WRITTEN TASK:
Say how many lines include the word "that", using only a number.
#### SUPPLIED MATERIAL ####
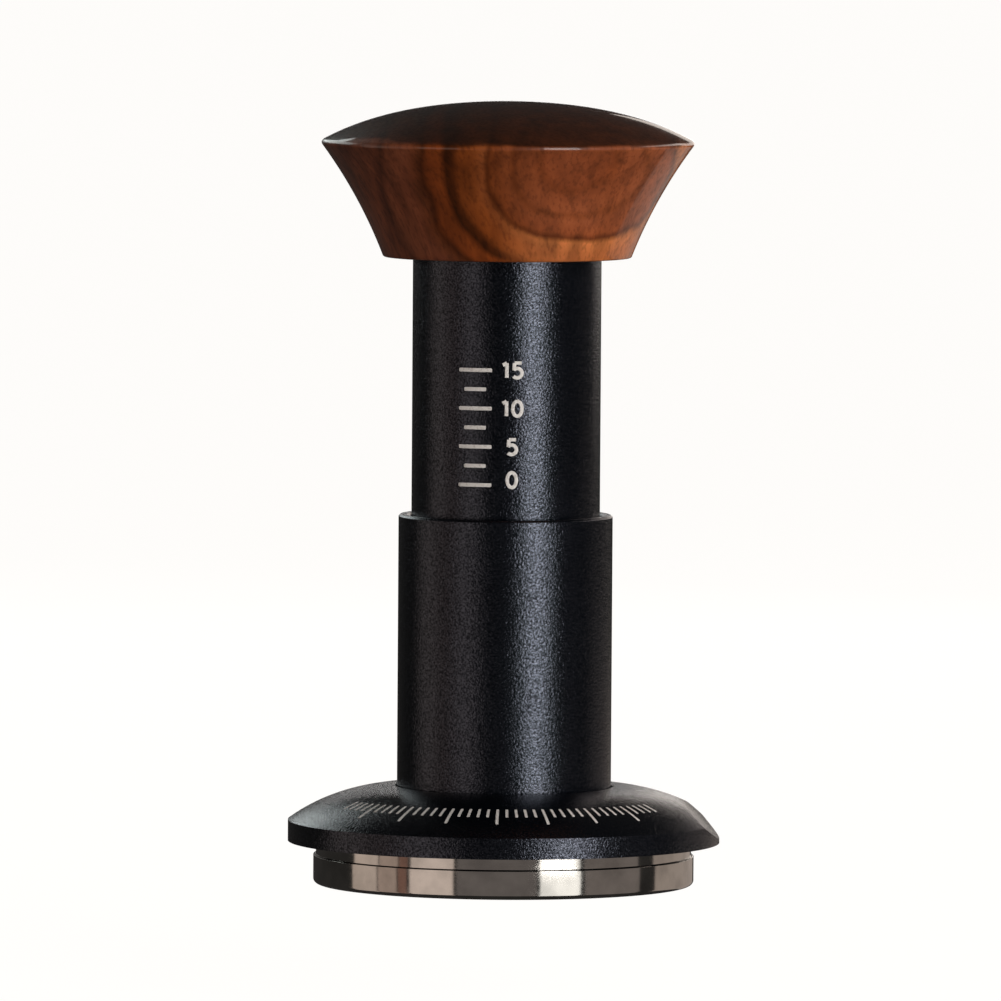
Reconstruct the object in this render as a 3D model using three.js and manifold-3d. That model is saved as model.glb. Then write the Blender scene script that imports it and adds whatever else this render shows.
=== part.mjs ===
// Espresso tamper: a levelling skirt that rests on the basket's rim, a sprung base that is
// pressed below it, and a handle with an automatic trip that knocks the base once at the
// set force, as a centre punch does.
//
// Millimetres, +Z up. The origin is the centre of the tamping face. The side of the handle
// that carries the scale faces -Y, and the flat on the skirt faces +X.

import * as THREE from "three";
import { mergeVertices } from "three/addons/utils/BufferGeometryUtils.js";
import Module from "manifold-3d";

const wasm = await Module();
wasm.setup();

// ---------------------------------------------------------------- driving dimensions

const gap = 0.3; // between pieces that rest on each other or are screwed together
const runningGap = 0.1; // between a guide ring and the wall it slides on
const past = 1; // how far a cutting solid runs past the face it cuts

const baseStroke = 17.5; // travel of the base below the skirt
const pressStroke = 5.2; // travel of the handle on the shaft, up to the trip
const floorClearance = 1.3; // left under the tube when both strokes are used up

const baseRadius = 58.35 / 2;
const baseBandHeight = 4.5;
const baseNeckInset = 0.4;
const baseNeckHeight = 1.7;
const baseEdgeRound = 0.75;
const baseBandChamfer = 0.3;
const bossRadius = 8;
const bossHeight = 2.8;
const bossClearance = 1;

const skirtOverhang = 3.925; // what rests on the basket's rim
const skirtRimHeight = 3.2;
const skirtFloorHeight = 3;
const skirtCrownRise = 5.33;
const skirtEdgeChamfer = 0.4;
const skirtRelief = 0.3; // how far the underside is raised inside the ring that lands
const skirtFlatInset = 5.5; // how far the flat reaches in from the rim, along the crown
const skirtFlatFoot = 0.7; // height of the flat's lower end above the underside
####
CORRECT ANSWER:
6